Valley View Elementary was the one school in Utah he is visiting during his trek across the nation for his 50 Years, 50 States, and 50 Speeches expedition.
Guggenheim is intent on bringing an important message to students about the world's oceans, something he decided to begin on his 50th birthday.
"There is an incredible thirst among today's students for clues to the mysteries of the oceans, such as how those blue waters affect their lives and what rewarding careers await them in marine science," said Guggenheim. "Unfortunately, few of these children are getting that from their standard curriculum."
With 95 percent of the world's oceans still undiscovered, Guggenheim is hoping the younger generation can move forward with oceanic exploration, hence his desire to reach out to thousands of students across the nation. He has made it to 19 states and one territory so far where 20,000 students have heard his presentation.
"As I've listened to students' cheers, applause and even shrieks during my presentations and seeing their wide, excited eyes, it's become clear I've tapped into an enormous, pent-up passion, fascination, and love of the oceans that I must admit even I had underestimated," said Guggenheim. "Such enthusiasm is incredibly strong even among the thousands of students I've visited that have never seen an ocean."
One of Guggenheim's friends, Robert Ballard, known for discovering the Titanic wreck in 1985, told Guggenheim he doesn't believe the Titanic wreck is the coolest thing he's ever found, but rather all of the creatures and life living deep underneath the water he has discovered.
Guggenheim agreed, telling students of a time when he was visiting an unexplored canyon underneath water that had sponge-like creatures inside. "That new species had never been seen by human eyes before, and that stuff happens to me all the time," said Guggenheim.
With new discoveries come changes in science. "Science is totally turning on its head with new discoveries happening all the time," said Guggenheim. He referred to what scientists originally believed about life not being capable of surviving without sunlight, until they discovered nine-foot-long tube worms living thousands of feet below the ocean's surface - far from reaches of any sunlight, living and thriving.
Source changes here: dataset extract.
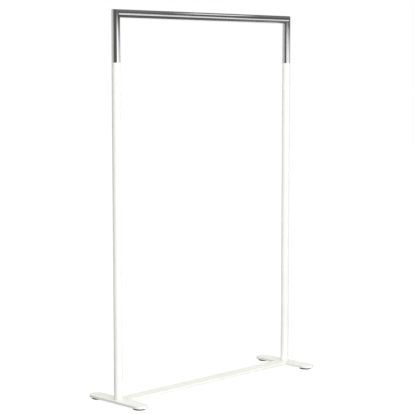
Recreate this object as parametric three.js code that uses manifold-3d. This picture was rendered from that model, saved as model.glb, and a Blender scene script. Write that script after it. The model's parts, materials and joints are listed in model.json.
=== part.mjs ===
// Free-standing open partition frame: a chromed inverted U on two white posts, each on a
// flat rounded foot, with a flat bar between the feet and four hand-turned levelling glides.
// Millimetres, +Z up, X across the frame, -Y towards its front. The origin is on the floor,
// midway between the posts. "left" is -X, "front" is -Y.

import * as THREE from 'three';
import { mergeVertices } from 'three/addons/utils/BufferGeometryUtils.js';
import Module from 'manifold-3d';

const wasm = await Module();
wasm.setup();

// ---- driving dimensions -------------------------------------------------------------
const HEIGHT = 1800;
const POST_SPACING = 1160;
const TUBE_RADIUS = 20;
const TUBE_WALL = 3;
const JOINT_HEIGHT = 1562; // top of the white posts, where the chromed legs begin

const FOOT_LENGTH = 368;
const FOOT_WIDTH = 72;
const FLAT_THICKNESS = 12;
const FLAT_EDGE_ROUND = 1.6;
const FLAT_BOTTOM = 8; // height of the undersides of the feet and the bar

const GLIDE_INSET = 42; // from the end of a foot to a glide's centre
const GLIDE_HOLE_TOP = 18; // blind tapped hole in the underside of a foot
const GLIDE_EDGE = 0.8;
const BASE = { radius: 29, top: 3, buttonRadius: 7.5, buttonTop: 3.9 };
const WHEEL = { radius: 30, bottom: 3.3, top: 7.4 };
const STUD = { radius: 4, top: 17.2, headRadius: 9, headBottom: 4.2, headTop: 6, lead: 0.6 };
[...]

Guggenheim said he feels a lot like the explorers Lewis and Clark, when they doubled the size of the United States with their discoveries. "We're in the Lewis and Clark phase of our ocean discoveries," said Guggenheim. "We have mapped the back side of the moon, but still know so little about our deep oceans."
Guggenheim talked to students about some of the problems facing oceans today, including too many fish being pulled from the ocean. "Nearly 70 percent of the fish we eat in the U.S. is imported because we took too many fish out of our oceans," said Guggenheim, who also mentioned the shortage of fish doesn't just impact humans. "You change the ecosystem when you pull fish out. Fish have jobs to do, and part of their job in the ecosystem is to feed other creatures living in the water."
Guggenheim also mentioned that 15 percent of land in the United States is protected, but only a percent of oceans are protected, though that is changing as more areas are becoming protected as humans see the disastrous affects to wildlife in the oceans.
"What gives me hope is you," said Guggenheim, pointing to the students at Valley View Elementary. "You guys are going to have much better equipment to use than I did. If you really want to make a difference in the world, become an ocean scientist."